# Boosting Air Flow to Second Floor



## beenthere (Oct 11, 2008)

Probably not.

Turn the power off to the furnace.

Remove the blower door.
Hold in the blower safety switch, and have your or some else turn the power back on.
And run teh blower. See if you get more air to the second floor like this.

If so, your return is not enough.


----------



## franleck (May 30, 2009)

Any tips to improve the return air ?

Thanks !


----------



## beenthere (Oct 11, 2008)

Need a lot more info.

Size of system. A/C and furnace.

Size of both supply and return duct.
number of supply and return registers, and size of return grilles and supply registers.

To determine what problem the return is having.
Is it the entire duct work. Or just the return drop.
Is it the return registers themselves. or not enough of them.

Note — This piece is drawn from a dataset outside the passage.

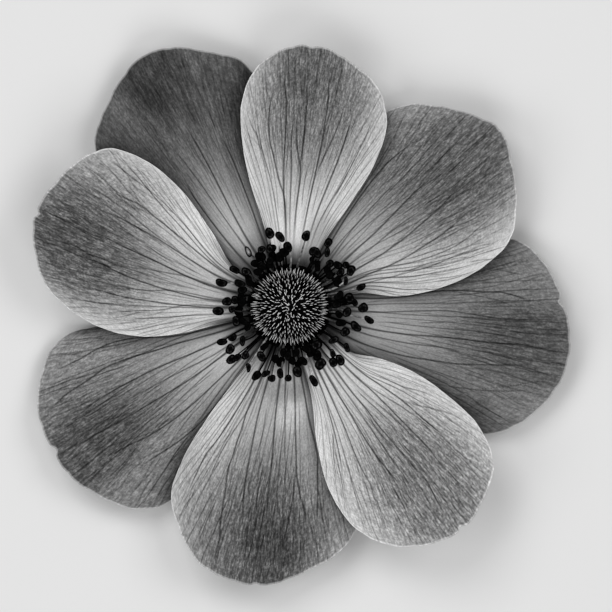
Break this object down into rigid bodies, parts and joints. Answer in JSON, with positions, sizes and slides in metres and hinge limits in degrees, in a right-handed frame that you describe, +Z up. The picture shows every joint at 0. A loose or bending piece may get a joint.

What type of air filter are you using.

3M makes a terrible air filter if you want good air flow.
Best not to use them.


----------



## Yoyizit (Jul 11, 2008)

franleck said:


> In our home the higher you go the hotter it gets.


http://en.wikipedia.org/wiki/Stack_effect

A duct booster fan may redistribute what air you do have.


----------



## Chemist1961 (Dec 13, 2008)

*What about the attic*

Franleck,
I have had an old furnace replaced recntly with huge improvements in circulation and with BT's and others advice have improved return air flow on second floor, but you might also want to consider checking your attic for insulation and proper ventilation.
Hot air trapped in a poorly vented attic will radiate down especially with poor insulation. Check out both your rooftop venting and soffit venting as well. Go to www.buildingscience.com to understand how they all tie in. We had our roof redone 1 1/2 years ago, with new venting added prior to the furnace. We saw a huge change in top floor heat buildup, far more comfortable now during summer and proper warmth in winter. 
Now I am in the process of upgrading attic insulation and improving soffit venting as well, but venting was key for our scenario:thumbsup: One key indicator for me was ice dams forming in the winter.


----------



## Yoyizit (Jul 11, 2008)

Chemist1961 said:


> One key indicator for me was ice dams forming in the winter.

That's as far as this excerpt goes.